- Task instructions:
State how many lines of the data contain the word "handed", and write nothing besides the number.

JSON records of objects
........
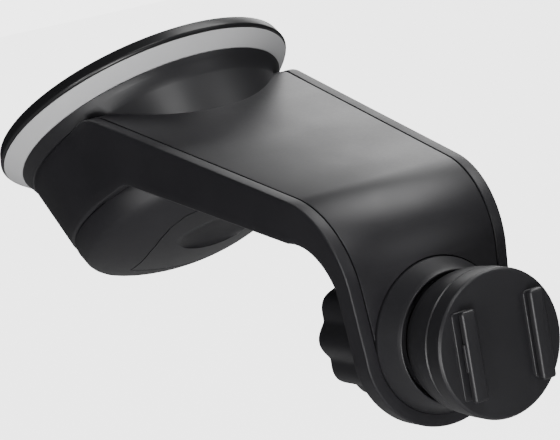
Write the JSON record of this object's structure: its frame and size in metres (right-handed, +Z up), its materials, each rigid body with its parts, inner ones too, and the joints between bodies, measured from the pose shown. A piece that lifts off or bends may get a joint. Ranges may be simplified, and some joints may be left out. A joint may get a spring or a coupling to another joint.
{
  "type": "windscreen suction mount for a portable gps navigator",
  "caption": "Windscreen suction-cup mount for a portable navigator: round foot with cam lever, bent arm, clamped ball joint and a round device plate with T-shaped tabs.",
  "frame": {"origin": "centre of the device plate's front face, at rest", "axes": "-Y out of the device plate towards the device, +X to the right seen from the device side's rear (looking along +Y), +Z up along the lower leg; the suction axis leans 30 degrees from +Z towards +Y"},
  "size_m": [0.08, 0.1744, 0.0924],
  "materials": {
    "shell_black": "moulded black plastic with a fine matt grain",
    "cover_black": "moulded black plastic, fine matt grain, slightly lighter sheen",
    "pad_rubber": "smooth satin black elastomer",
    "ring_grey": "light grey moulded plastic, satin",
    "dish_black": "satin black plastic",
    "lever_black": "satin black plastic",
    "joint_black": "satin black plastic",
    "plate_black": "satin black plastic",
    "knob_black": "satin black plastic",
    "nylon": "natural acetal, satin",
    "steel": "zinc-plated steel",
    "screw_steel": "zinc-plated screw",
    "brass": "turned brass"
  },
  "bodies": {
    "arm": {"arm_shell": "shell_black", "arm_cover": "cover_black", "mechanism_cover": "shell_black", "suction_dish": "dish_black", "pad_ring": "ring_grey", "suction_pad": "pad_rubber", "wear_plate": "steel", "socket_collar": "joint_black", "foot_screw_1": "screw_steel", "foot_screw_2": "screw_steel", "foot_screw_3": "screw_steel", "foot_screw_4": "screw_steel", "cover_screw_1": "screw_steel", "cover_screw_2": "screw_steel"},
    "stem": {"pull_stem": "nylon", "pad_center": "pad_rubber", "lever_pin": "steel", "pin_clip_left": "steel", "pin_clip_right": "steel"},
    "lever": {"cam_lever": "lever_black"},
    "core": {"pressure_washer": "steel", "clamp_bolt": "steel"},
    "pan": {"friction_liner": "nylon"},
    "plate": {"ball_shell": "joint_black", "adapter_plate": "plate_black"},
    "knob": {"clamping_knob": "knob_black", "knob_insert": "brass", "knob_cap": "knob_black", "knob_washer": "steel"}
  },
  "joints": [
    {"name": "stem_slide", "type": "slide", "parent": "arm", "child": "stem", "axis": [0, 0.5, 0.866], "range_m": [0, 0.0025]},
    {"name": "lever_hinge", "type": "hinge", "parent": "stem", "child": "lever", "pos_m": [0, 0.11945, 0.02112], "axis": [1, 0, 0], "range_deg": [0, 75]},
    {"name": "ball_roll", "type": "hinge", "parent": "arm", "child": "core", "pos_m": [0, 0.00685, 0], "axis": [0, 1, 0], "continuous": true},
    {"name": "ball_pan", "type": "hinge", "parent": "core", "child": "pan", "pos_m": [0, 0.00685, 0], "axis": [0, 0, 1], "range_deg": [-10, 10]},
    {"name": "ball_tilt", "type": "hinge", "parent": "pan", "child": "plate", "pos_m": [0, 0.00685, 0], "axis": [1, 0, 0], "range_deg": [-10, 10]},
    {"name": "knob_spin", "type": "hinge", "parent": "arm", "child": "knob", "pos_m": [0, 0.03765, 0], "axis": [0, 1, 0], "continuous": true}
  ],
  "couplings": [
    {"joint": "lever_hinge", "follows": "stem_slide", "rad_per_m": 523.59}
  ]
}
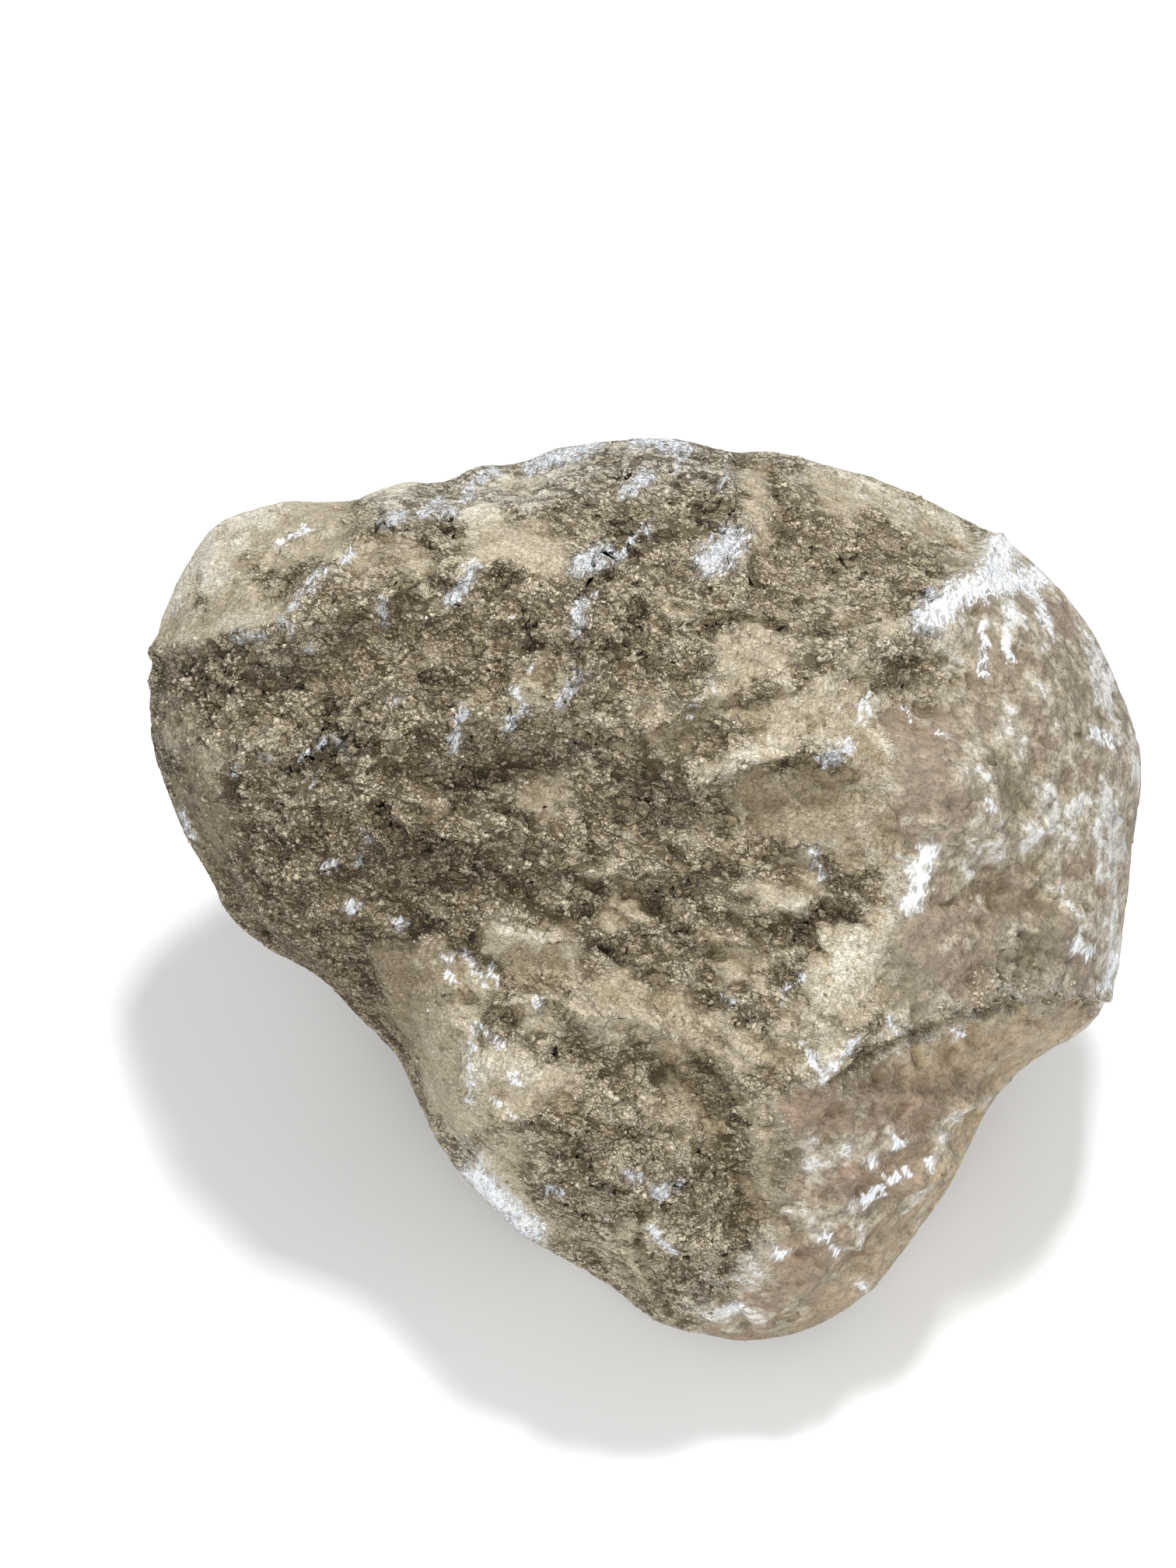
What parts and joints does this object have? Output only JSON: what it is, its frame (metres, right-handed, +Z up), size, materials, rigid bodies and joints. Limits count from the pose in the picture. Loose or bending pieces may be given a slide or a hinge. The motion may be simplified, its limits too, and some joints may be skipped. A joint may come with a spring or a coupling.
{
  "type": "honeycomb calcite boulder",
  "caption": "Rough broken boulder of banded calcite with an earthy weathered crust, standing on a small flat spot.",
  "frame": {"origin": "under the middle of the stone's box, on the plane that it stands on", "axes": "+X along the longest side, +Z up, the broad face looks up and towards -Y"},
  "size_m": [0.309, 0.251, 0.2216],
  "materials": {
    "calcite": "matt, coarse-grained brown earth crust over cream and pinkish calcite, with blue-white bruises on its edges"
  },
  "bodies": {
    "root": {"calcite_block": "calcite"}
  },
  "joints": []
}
........
- Expected output:
2